Смысл был не столько в том, чтобы найти новую работу, сколько в том, чтобы расширить представление о своих возможностях. Я понимала, следующий шаг не сделает себя сам, мои модные дипломы не приведут меня к любимой работе автоматически. Поиск профессии, в отличие от поиска работы, требует чуть больше, чем просмотр брошюры с летними стажировками. Мне нужно было как можно быстрее начать учиться новому. Поэтому я снова и снова ставила перед всеми знакомыми свою профессиональную дилемму, расспрашивая их о том, чем они занимаются и кого знают. Я всерьез настроилась узнать, какая работа доступна юристу, не желающему заниматься юридической практикой.
Однажды днем я пришла в офис дружелюбного, вдумчивого человека по имени Арт Сассман, юрисконсульта Чикагского университета. Оказалось, моя мама как-то около года работала у него секретаршей, записывая под диктовку и занимаясь документами юридического отдела. Это было во время моего второго года обучения в старшей школе, еще до того, как мама устроилась на работу в банк. Арт удивился, узнав, что я никогда не навещала ее на работе и до сих пор ни разу не заходила в готический кампус университета, хотя росла всего в нескольких милях от него.

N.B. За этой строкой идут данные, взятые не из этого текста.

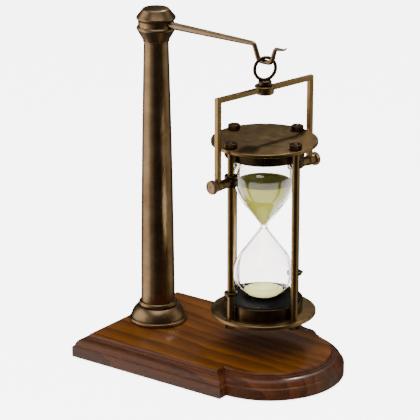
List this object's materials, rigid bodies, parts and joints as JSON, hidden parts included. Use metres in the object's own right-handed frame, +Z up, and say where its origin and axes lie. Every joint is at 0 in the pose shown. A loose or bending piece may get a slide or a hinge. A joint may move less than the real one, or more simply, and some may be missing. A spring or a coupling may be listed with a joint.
{
  "type": "hanging hourglass",
  "caption": "Sand timer in a round metal cage, hung by a swivel and a bail from the hook arm of a turned metal column on a moulded wooden base.",
  "frame": {"origin": "middle of the object's outline on the surface it stands on", "axes": "+Z up; +X along the base from the column towards the hourglass; +Y across the base"},
  "size_m": [0.244, 0.164, 0.335],
  "materials": {
    "stained_wood": "gloss varnish over a red-brown stain, grain along the base",
    "felt": "short pile felt",
    "antique_bronze": "dark antique bronze plating, satin to polished",
    "plated_steel": "plain zinc plated",
    "black_pad": "matte black",
    "clear_glass": "clear blown glass",
    "green_sand": "fine dry yellow-green sand"
  },
  "bodies": {
    "stand": {"base_board": "stained_wood", "base_felt": "felt", "column_foot": "antique_bronze", "column_lower_bead": "antique_bronze", "column_shaft": "antique_bronze", "column_capital": "antique_bronze", "neck_ring": "antique_bronze", "column_cap": "antique_bronze", "column_tie_rod": "plated_steel", "tie_rod_washer": "plated_steel", "tie_rod_nut": "plated_steel", "hook_arm": "antique_bronze"},
    "swivel": {"swivel_eye": "antique_bronze", "swivel_nut": "plated_steel"},
    "bail": {"bail_frame": "antique_bronze"},
    "sliders": {"pivot_slider_left": "antique_bronze", "pivot_slider_right": "antique_bronze", "pivot_spacer_left": "antique_bronze", "pivot_spacer_right": "antique_bronze", "pivot_knob_left": "antique_bronze", "pivot_knob_right": "antique_bronze"},
    "cage": {"top_plate": "antique_bronze", "bottom_plate": "antique_bronze", "top_cup": "antique_bronze", "bottom_cup": "antique_bronze", "top_pad": "black_pad", "bottom_pad": "black_pad", "pivot_rod_left": "antique_bronze", "pivot_rod_right": "antique_bronze", "plain_rod_front": "antique_bronze", "plain_rod_back": "antique_bronze", "top_nuts": "antique_bronze", "bottom_nuts": "antique_bronze", "upper_stop_left": "antique_bronze", "upper_stop_right": "antique_bronze", "lower_stop_left": "antique_bronze", "lower_stop_right": "antique_bronze", "stop_set_screws": "plated_steel", "glass_bulb_upper": "clear_glass", "glass_bulb_lower": "clear_glass", "upper_sand": "green_sand", "lower_sand": "green_sand"}
  },
  "joints": [
    {"name": "eye_swing", "type": "hinge", "parent": "stand", "child": "swivel", "pos_m": [0.044, 0, 0.3034], "axis": [1, 0, 0], "range_deg": [-20, 20]},
    {"name": "bail_turn", "type": "hinge", "parent": "swivel", "child": "bail", "pos_m": [0.044, 0, 0.2774], "axis": [0, 0, 1], "range_deg": [-90, 90]},
    {"name": "cage_tilt", "type": "hinge", "parent": "bail", "child": "sliders", "pos_m": [0.044, 0, 0.1976], "axis": [-0.2079, -0.9781, 0], "range_deg": [-25, 136]},
    {"name": "cage_slide", "type": "slide", "parent": "sliders", "child": "cage", "axis": [0, 0, 1], "range_m": [0, 0.018]}
  ]
}
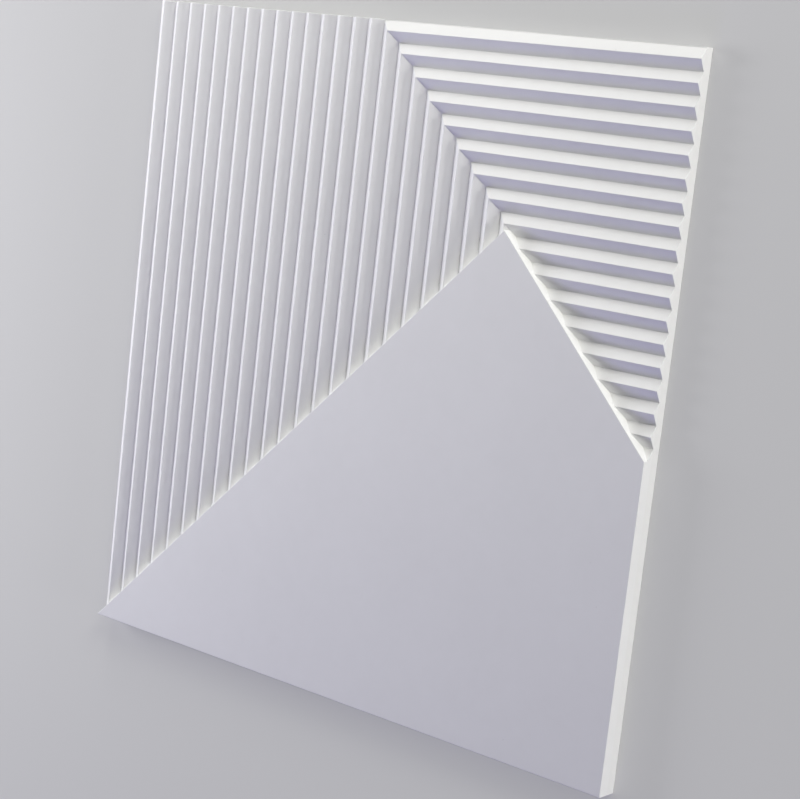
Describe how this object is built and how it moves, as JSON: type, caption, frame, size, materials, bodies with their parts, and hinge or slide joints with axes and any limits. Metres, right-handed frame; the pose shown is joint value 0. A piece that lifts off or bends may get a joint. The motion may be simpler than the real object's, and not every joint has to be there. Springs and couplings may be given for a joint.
{
  "type": "3d wall panel tile",
  "caption": "Square cast gypsum wall panel with mitred fields of V-shaped ribs and one plain raised face, flat on its back for gluing to a wall.",
  "frame": {"origin": "middle of the flat back face, on the surface the panel is laid or glued on", "axes": "+Z out of the wall towards the front of the relief, +Y towards the top edge as it hangs, +X towards the right edge"},
  "size_m": [0.6, 0.6, 0.02],
  "materials": {
    "cast_gypsum": "matte"
  },
  "bodies": {
    "root": {"panel": "cast_gypsum"}
  },
  "joints": []
}
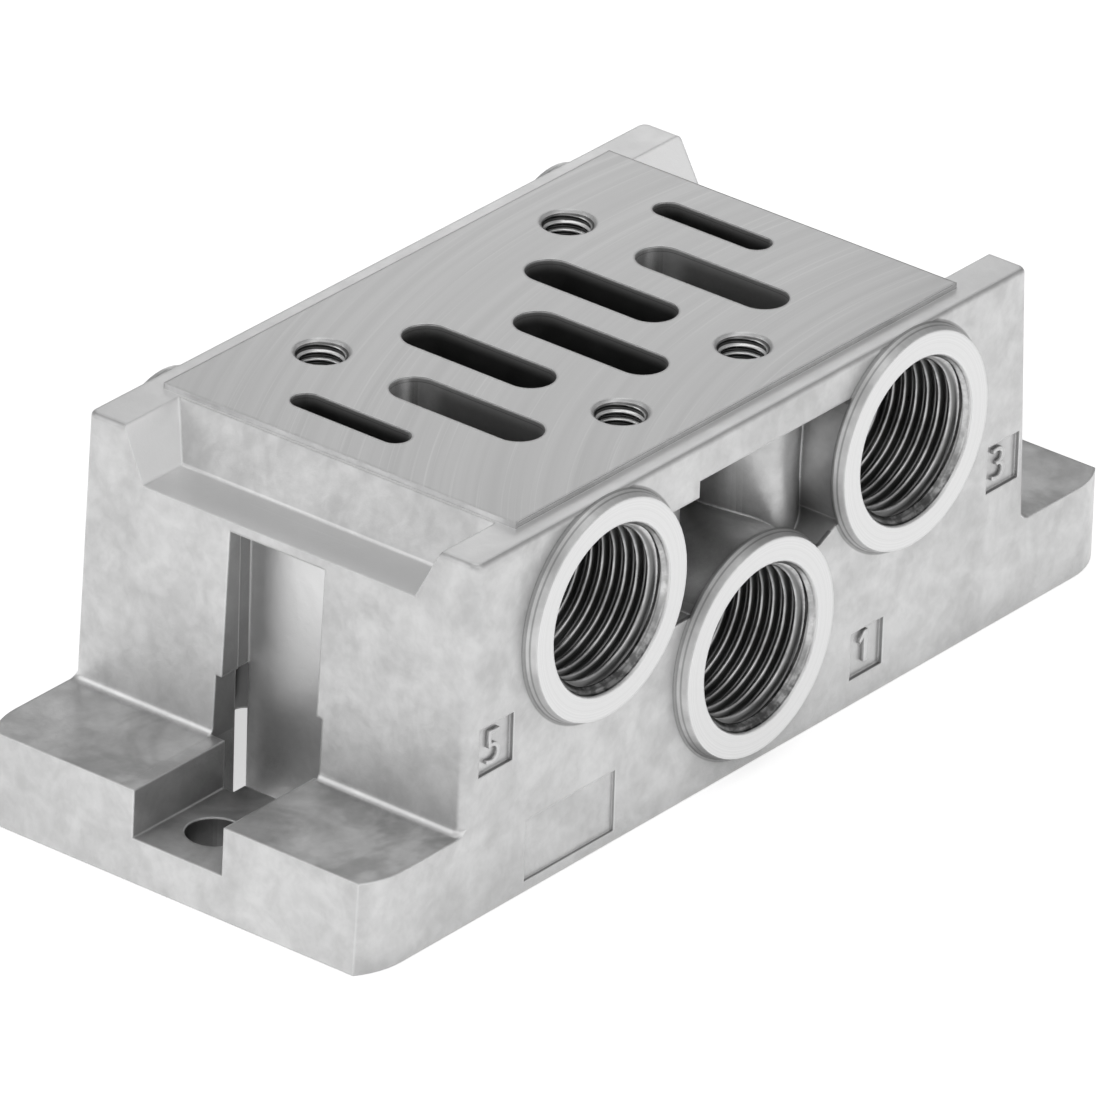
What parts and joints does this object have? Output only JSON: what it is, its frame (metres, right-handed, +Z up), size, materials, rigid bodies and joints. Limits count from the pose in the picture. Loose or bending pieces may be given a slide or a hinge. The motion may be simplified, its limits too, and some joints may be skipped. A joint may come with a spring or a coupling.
{
  "type": "pneumatic valve subbase",
  "caption": "Individual die-cast subbase for a five-port pneumatic valve, with slotted interface on top, threaded ports front and rear and notched feet.",
  "frame": {"origin": "on the mounting plane, under the middle of the block", "axes": "+X along the block towards port 3, -Y out of the face with ports 1, 3 and 5, +Z up out of the valve interface"},
  "size_m": [0.11, 0.0486, 0.037],
  "materials": {
    "cast_aluminium": "as cast, machined at the interface and the port faces"
  },
  "bodies": {
    "root": {"subbase_body": "cast_aluminium"}
  },
  "joints": []
}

Если честно, у меня не было причин посещать этот кампус. Моя школа не проводила там экскурсии. Если университет и устраивал открытые культурные мероприятия в моем детстве, то семья не знала о них. У нас не было друзей и даже знакомых из числа студентов или выпускников. Чикагский университет – элитный вуз, а для большинства моих знакомых «элитный» означал «не предназначенный для нас». Его серые каменные корпуса почти в буквальном смысле повернуты спиной к улице. Проезжая мимо, отец обычно закатывал глаза, когда стайки студентов перебегали Эллис-авеню на красный: и почему этих умников никто не научил правильно переходить дорогу?